## Given data:
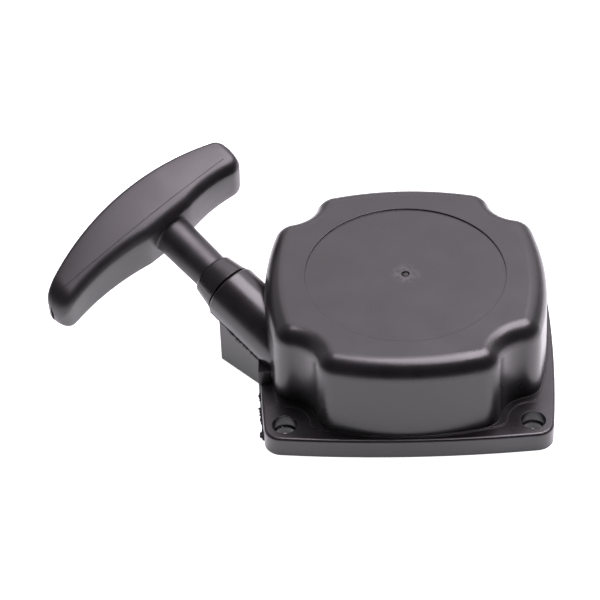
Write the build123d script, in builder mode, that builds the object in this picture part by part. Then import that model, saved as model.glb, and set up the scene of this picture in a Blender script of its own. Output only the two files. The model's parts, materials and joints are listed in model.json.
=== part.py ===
from build123d import *
from math import cos, radians, sin, sqrt, tan
import os

# Recoil (pull) starter for a small two-stroke engine, in millimetres.
# Z = 0 is the face that bolts to the engine, +Z points away from the engine and
# the reel turns about the Z axis. The rope leaves toward -X +Y, sloping upward.

os.makedirs("parts", exist_ok=True)

# ---------------------------------------------------------------- dimensions

overcut = 1.0  # how far a cut runs past the solid it opens

# housing
hole_half_spacing = 32.5
hole_top_r = 3.25
hole_r = 2.75
hole_step_z = 2.2
flange_half = 39.6
flange_side_r = 350.0
flange_t = 5.8
flange_corner_r = 4.8
flange_edge_r = 0.8
land_half = 38.2  # low step the body stands on
land_t = 0.25
land_scoop_r = 6.7
land_corner_r = 3.0
body_half = 37.8
body_side_r = 80.0
body_top_z = 29.4
body_draw = 0.37  # how much narrower the body is at its top
scoop_r = 8.5
lobe_corner_r = 6.3
body_edge_r = 5.0
lid_recess_r = 26.7
lid_recess_depth = 0.35
gate_pit_r = 1.1
gate_pit_depth = 0.5
cavity_r = 33.5
cavity_top_z = 27.0
cavity_edge_r = 3.0
spring_wall_in_r = 22.6
spring_wall_out_r = 24.8
spring_wall_z = 17.2
rib_t = 1.6
rib_angles = (60, 100, 180, 220, 300, 340)
rib_z = 21.0
post_r = 5.0
post_end_z = 4.9
post_collar_r = 8.2
post_collar_z = 26.0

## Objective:
Filter out every line that lacks the word "parts", and copy the rest.

## Task output:
Write the build123d script, in builder mode, that builds the object in this picture part by part. Then import that model, saved as model.glb, and set up the scene of this picture in a Blender script of its own. Output only the two files. The model's parts, materials and joints are listed in model.json.
os.makedirs("parts", exist_ok=True)